A good alternative I've seen is to measure a max move from the front of a horde, then jump the models from the back to the front.  If you're roughly 8 wide and 6 deep for a 50 man blob, you end up moving the back 6-8, then jumping about 6-8 more from the back to the front to fill in the gaps and reestablish coherency.  Moving 15 models with the same result as if you had moved all 50 is a pretty good deal.  The only caveat is that you have to move any special models, like characters and special/heavy weapons, separately, deliberately, individually...happily, in the case of 50 conscripts and a priest, there's only the priest to treat separately!

the trays make using terrain difficult

now would it? consider you'll need to move all individual models into area terrain individually anyway, what's the difference between moving them individually from a movement tray into the difficult terrain, and moving them individually from the table into the difficult terrain?

my reasoning is either infantray gets deployed inarea terrain(thus without movement tray), or outside of it, thus with their movement tray. moving them around in the tray fastens it up to move them, but still allows them to get taken out of it when going into terrain, thus only helping out when movement outside of area terrain is needed.

 

is this just me looking for a good reason to make elaborate bases? or is there an actual benefit to my idea?

I was actually referring to using multiple levels and hills. It's a bit less precarious to position the small bases on a hillside, whereas you essentially ramp with a movement tray, making it more likely that your models will all go tumbling off the tray. Most of the fantasy games I have seen have much less terrain than 40k, as well they don't generally have buildings you move into, usually only forests. 

 

If you want to do it go for it, I'd love to see what you come up with, I've thought about it, but the dynamics of the game just don't seem to lend itself to that very well.

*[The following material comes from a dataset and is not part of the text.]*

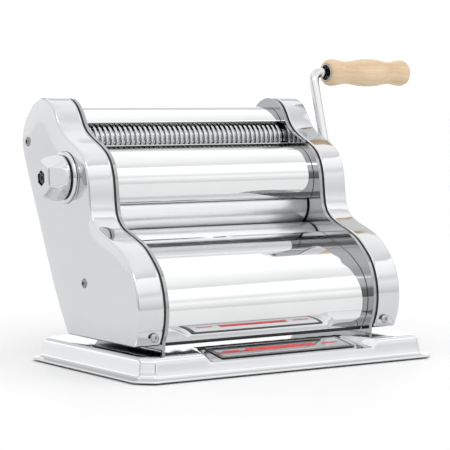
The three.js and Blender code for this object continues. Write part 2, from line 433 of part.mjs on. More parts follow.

I used to get teased about the amount of time it took me to move my big blobs of conscripts so I started using the movement trays from the Middle Earth games. They fit the round bases perfectly. I lucked into a big stack of them that some guy was getting rid of. They help speed things up.

I'm thinking more of the incompatibility between movement trays and bits of terrain that have uneven surfaces, like ruined buildings with rubble on the bases.  It's pretty straightforward to work around that with bases, but trays can't...certainly, forests with removable trees, craters, etc, are less of a problem.  I use trays for WHFB, but not for 40k.